══ SOURCE DATA

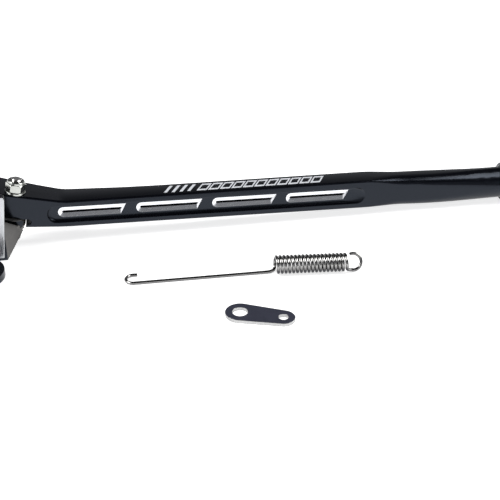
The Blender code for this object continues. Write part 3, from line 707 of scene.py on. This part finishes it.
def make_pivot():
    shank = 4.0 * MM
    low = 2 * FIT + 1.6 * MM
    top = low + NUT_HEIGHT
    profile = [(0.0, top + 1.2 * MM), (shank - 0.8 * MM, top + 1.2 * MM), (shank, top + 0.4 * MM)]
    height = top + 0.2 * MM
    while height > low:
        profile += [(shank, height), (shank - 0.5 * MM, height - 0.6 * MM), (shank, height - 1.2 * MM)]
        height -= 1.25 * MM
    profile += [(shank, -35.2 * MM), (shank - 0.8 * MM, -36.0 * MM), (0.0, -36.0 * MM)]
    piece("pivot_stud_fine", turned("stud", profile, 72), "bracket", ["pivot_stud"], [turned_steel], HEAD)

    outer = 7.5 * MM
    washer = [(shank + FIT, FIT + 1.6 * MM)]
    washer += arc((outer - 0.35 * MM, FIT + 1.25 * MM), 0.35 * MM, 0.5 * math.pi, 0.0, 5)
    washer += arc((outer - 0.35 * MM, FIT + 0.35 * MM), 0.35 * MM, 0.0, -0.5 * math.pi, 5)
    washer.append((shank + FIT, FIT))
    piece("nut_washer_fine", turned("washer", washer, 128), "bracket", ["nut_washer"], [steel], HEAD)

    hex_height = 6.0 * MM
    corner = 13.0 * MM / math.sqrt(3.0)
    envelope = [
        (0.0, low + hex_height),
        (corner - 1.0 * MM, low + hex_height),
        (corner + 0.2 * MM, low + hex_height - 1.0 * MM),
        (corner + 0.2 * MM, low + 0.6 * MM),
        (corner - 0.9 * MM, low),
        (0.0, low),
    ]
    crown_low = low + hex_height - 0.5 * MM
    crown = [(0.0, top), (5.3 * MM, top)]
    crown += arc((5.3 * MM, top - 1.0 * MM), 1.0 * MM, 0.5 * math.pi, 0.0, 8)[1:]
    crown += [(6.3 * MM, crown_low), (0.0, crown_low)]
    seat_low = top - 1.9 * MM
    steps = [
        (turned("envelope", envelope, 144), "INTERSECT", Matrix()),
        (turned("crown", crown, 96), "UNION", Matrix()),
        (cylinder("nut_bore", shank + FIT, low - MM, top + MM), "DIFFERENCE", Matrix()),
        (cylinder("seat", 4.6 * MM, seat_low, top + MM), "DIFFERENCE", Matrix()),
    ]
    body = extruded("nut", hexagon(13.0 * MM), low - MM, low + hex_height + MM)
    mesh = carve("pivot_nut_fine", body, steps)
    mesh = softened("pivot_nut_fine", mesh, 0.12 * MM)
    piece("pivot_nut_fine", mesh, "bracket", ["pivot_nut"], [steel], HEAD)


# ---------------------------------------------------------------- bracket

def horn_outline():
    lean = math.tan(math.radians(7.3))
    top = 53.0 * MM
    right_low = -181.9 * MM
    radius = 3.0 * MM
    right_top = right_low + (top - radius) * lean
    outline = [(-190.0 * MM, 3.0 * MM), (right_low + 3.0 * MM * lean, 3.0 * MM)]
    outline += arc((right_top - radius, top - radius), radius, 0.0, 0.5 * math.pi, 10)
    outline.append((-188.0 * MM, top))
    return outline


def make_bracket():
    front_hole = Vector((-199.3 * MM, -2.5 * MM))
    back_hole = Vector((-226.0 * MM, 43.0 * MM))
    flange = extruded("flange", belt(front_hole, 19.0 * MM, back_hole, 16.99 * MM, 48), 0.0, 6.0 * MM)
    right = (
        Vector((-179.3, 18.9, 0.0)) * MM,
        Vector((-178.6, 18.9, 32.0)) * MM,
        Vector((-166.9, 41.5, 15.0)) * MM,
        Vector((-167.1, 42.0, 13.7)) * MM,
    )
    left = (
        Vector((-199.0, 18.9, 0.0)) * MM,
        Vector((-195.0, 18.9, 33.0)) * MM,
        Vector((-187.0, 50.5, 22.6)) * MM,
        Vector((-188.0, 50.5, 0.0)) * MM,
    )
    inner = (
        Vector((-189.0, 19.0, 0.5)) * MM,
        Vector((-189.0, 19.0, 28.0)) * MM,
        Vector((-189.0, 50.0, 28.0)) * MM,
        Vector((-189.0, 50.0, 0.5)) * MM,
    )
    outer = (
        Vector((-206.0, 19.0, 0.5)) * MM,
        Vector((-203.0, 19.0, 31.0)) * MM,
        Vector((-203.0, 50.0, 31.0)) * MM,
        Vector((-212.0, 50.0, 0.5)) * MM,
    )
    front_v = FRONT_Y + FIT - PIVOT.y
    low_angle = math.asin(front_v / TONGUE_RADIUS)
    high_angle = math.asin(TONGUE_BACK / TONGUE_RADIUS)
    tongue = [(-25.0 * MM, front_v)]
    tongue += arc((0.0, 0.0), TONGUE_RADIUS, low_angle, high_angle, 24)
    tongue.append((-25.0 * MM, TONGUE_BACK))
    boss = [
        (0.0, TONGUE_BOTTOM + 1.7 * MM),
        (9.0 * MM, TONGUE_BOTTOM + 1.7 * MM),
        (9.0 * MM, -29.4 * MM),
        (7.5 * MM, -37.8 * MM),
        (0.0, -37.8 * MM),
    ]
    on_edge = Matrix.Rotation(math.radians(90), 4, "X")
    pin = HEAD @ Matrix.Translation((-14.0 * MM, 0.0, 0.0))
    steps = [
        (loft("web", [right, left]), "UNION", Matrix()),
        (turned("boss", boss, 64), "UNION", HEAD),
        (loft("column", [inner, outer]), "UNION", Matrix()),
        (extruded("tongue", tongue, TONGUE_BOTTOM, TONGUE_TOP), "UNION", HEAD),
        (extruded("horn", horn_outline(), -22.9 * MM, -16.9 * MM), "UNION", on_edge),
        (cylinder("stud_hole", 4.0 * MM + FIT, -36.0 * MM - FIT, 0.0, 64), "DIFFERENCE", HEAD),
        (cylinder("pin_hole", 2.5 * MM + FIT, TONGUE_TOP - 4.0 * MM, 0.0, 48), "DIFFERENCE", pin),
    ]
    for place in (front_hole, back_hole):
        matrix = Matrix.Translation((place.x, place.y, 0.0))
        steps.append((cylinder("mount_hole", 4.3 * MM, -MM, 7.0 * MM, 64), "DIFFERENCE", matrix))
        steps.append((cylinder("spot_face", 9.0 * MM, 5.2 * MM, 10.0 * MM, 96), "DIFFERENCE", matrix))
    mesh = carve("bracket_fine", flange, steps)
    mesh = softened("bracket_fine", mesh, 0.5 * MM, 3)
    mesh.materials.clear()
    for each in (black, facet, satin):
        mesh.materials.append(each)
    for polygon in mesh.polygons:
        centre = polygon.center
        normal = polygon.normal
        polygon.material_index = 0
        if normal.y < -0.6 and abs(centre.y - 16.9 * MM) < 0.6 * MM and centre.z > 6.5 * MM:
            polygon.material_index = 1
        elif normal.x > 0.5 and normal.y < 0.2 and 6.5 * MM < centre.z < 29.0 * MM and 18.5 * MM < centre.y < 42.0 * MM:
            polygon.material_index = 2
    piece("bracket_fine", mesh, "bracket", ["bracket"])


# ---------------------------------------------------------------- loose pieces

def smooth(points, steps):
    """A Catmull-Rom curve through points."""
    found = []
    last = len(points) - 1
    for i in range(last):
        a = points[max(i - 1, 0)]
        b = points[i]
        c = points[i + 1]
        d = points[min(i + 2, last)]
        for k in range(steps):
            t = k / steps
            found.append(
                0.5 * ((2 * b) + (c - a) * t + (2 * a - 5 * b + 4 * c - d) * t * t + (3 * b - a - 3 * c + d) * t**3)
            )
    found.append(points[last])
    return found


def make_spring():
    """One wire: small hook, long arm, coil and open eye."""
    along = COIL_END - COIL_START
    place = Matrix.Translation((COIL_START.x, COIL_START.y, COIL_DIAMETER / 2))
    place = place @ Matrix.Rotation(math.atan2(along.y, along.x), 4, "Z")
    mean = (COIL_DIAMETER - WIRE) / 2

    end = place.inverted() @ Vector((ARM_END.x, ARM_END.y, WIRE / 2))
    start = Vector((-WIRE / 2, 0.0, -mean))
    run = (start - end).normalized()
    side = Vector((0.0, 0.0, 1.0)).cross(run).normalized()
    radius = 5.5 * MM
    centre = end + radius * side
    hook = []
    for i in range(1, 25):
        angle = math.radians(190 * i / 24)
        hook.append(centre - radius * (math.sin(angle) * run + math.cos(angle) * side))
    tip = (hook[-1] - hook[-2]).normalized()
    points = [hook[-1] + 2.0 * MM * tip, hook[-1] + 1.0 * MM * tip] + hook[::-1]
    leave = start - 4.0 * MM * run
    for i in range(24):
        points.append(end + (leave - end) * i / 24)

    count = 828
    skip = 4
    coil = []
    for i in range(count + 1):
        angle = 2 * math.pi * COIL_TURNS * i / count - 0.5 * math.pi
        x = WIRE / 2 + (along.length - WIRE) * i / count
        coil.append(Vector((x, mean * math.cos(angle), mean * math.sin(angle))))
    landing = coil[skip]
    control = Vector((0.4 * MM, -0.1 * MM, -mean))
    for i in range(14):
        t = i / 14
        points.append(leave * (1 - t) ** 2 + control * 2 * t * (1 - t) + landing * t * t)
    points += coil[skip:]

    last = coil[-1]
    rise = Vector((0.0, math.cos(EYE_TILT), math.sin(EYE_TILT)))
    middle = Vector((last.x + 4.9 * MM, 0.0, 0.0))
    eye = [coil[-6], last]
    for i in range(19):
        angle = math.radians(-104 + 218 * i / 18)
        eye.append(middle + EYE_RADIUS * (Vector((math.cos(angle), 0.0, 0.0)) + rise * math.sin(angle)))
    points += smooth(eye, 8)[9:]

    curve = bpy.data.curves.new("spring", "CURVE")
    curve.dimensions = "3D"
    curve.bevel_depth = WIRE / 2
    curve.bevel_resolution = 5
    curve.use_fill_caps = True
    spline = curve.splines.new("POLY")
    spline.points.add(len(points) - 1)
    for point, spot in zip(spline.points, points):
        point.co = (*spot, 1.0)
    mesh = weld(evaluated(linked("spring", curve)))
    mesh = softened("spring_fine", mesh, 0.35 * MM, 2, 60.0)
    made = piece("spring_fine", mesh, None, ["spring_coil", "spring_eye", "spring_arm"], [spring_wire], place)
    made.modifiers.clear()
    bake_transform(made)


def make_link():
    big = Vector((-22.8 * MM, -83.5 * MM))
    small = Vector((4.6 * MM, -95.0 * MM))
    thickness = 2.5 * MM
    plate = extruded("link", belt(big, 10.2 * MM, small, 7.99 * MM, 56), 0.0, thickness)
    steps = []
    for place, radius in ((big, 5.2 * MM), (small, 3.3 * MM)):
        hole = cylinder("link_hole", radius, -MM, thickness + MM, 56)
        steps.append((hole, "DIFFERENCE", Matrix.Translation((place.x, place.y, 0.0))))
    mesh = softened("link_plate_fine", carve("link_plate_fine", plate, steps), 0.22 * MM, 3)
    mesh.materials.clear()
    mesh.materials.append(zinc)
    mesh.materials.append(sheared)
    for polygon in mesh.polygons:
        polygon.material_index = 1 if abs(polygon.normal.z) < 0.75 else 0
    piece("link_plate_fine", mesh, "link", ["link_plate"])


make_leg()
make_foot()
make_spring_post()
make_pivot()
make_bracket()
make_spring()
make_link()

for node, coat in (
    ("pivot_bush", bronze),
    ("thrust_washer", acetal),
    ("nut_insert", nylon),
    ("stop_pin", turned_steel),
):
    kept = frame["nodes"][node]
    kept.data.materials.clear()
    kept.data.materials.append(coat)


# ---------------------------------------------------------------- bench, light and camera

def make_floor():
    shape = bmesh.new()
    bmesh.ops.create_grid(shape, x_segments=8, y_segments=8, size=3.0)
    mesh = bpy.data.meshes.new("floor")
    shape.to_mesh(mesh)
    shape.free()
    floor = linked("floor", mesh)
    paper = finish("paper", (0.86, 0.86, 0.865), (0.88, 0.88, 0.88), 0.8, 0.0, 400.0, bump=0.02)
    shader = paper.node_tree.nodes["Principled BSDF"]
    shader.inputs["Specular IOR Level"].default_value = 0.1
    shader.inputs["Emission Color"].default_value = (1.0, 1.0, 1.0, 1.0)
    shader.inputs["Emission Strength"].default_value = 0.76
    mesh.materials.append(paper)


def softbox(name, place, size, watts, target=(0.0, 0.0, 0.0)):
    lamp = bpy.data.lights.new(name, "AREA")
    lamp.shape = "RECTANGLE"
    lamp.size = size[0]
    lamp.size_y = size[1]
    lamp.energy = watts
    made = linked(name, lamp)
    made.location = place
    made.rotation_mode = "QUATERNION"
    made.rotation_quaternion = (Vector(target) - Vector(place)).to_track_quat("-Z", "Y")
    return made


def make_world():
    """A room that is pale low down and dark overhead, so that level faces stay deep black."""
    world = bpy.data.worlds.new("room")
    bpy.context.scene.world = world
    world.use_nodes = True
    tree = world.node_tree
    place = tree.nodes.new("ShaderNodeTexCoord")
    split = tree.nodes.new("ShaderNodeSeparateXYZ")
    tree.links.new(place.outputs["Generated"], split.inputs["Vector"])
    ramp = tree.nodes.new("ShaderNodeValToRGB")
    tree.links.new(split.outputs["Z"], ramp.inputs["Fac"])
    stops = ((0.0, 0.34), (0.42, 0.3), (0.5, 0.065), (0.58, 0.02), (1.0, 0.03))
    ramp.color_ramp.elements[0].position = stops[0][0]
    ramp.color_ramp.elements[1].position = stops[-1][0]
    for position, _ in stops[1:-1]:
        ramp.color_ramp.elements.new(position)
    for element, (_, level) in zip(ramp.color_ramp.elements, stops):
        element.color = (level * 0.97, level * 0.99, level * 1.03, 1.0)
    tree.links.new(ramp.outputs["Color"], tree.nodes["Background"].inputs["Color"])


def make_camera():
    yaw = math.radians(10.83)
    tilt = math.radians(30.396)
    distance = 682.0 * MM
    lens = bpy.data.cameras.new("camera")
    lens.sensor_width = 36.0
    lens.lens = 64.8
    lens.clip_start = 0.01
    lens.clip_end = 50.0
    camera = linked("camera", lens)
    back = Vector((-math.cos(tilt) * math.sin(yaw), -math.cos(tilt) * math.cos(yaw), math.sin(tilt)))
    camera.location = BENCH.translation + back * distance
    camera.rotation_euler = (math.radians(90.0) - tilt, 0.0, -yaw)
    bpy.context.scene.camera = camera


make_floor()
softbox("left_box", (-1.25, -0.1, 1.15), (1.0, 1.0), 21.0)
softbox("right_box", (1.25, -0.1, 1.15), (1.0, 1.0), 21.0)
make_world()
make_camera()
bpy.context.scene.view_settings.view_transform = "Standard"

════

### AIM
Pull out all lines from the listing that contain the string "scene".

### FULL RESPONSE
The Blender code for this object continues. Write part 3, from line 707 of scene.py on. This part finishes it.
    bpy.context.scene.world = world
    bpy.context.scene.camera = camera
bpy.context.scene.view_settings.view_transform = "Standard"